A novel adaptive virtual inertia control strategy under varying irradiance and temperature in grid-connected solar power system

Abstract

As the grid-connected solar power system grows rapidly, virtual inertia control strategy (VICS) becomes crucial to enable stable grid integration. However, the existing VICS is lack of dynamic weather analysis with maximum power point tracking (MPPT) and fault-ride through (FRT) capabilities such as low voltage ride through (LVRT) and high voltage ride-through (HVRT).
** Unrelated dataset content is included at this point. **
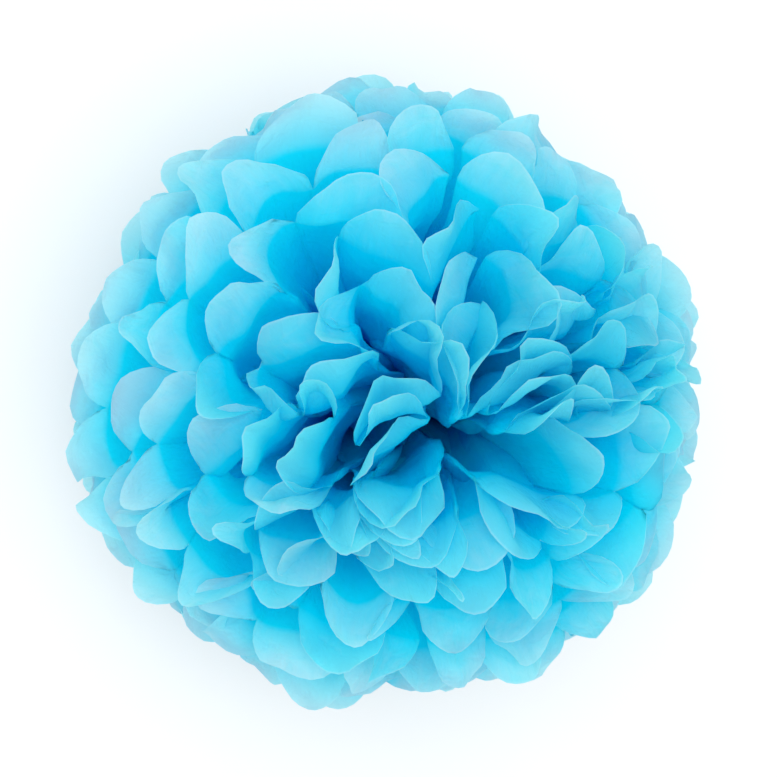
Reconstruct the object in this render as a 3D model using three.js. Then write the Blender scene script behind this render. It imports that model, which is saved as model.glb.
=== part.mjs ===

In this paper, the proposed adaptive VICS with variable moment of inertia (J) and damping factor (DP) demonstrates its effectiveness with faster frequency recovery, less overshooting and continuous stable operation under grid fault and dynamic weather. Case studies have been conducted in MATLAB®/Simulink simulation to demonstrate the feasibility of the proposed VICS. The frequency nadir has been improved by at least +0.95 Hz (+1.9%) compared to the conventional inverter and PI-based synchronverter. The simulation results are validated and verified by the emulated hardware based on Typhoon® Hardware-In-Loop (HIL) 402 real-time simulation. Overall, the proposed VICS is able to operate in stable condition by regulating grid frequency (fg) and voltage (vg) under varying irradiance and temperature, voltage sag/surge, sudden load changes and overloading conditions.